[START OF Data block]

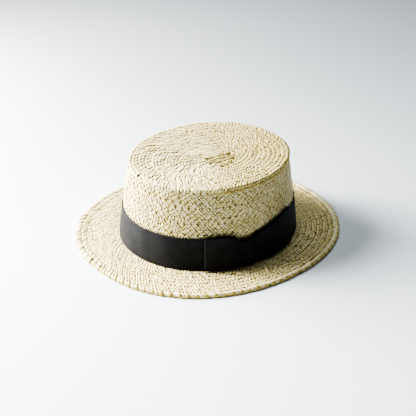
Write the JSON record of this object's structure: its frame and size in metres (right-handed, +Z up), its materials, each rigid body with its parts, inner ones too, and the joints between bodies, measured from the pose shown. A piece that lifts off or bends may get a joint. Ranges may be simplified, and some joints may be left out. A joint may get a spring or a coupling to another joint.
{
  "type": "straw boater hat",
  "caption": "Straw boater hat: flat oval crown, stiff flat brim, grosgrain ribbon band and a flat side bow. Worn on the head or rested on its brim.",
  "frame": {"origin": "middle of the brim's flat underside, on the surface that the hat rests on", "axes": "+Z up towards the tip of the crown, -Y towards the wearer's front, +X towards the wearer's left, where the bow is"},
  "size_m": [0.2748, 0.3032, 0.0945],
  "materials": {
    "straw": "plaited natural straw, pale cream with ochre gaps, slight satin sheen",
    "ribbon": "black ribbed grosgrain, soft matt sheen"
  },
  "bodies": {
    "root": {"crown": "straw", "brim": "straw", "hat_band": "ribbon", "bow_front_loop": "ribbon", "bow_rear_loop": "ribbon", "bow_knot": "ribbon"}
  },
  "joints": []
}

[END OF Data block]

(Stated goal)
Write out the full listing exactly as given.

(Expected answer)
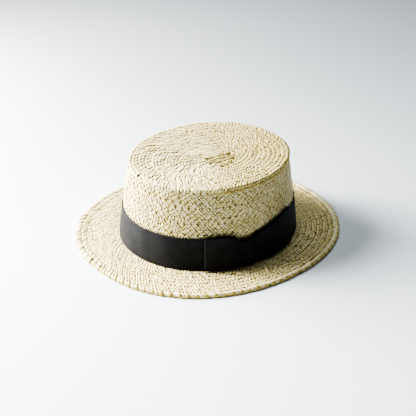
Write the JSON record of this object's structure: its frame and size in metres (right-handed, +Z up), its materials, each rigid body with its parts, inner ones too, and the joints between bodies, measured from the pose shown. A piece that lifts off or bends may get a joint. Ranges may be simplified, and some joints may be left out. A joint may get a spring or a coupling to another joint.
{
  "type": "straw boater hat",
  "caption": "Straw boater hat: flat oval crown, stiff flat brim, grosgrain ribbon band and a flat side bow. Worn on the head or rested on its brim.",
  "frame": {"origin": "middle of the brim's flat underside, on the surface that the hat rests on", "axes": "+Z up towards the tip of the crown, -Y towards the wearer's front, +X towards the wearer's left, where the bow is"},
  "size_m": [0.2748, 0.3032, 0.0945],
  "materials": {
    "straw": "plaited natural straw, pale cream with ochre gaps, slight satin sheen",
    "ribbon": "black ribbed grosgrain, soft matt sheen"
  },
  "bodies": {
    "root": {"crown": "straw", "brim": "straw", "hat_band": "ribbon", "bow_front_loop": "ribbon", "bow_rear_loop": "ribbon", "bow_knot": "ribbon"}
  },
  "joints": []
}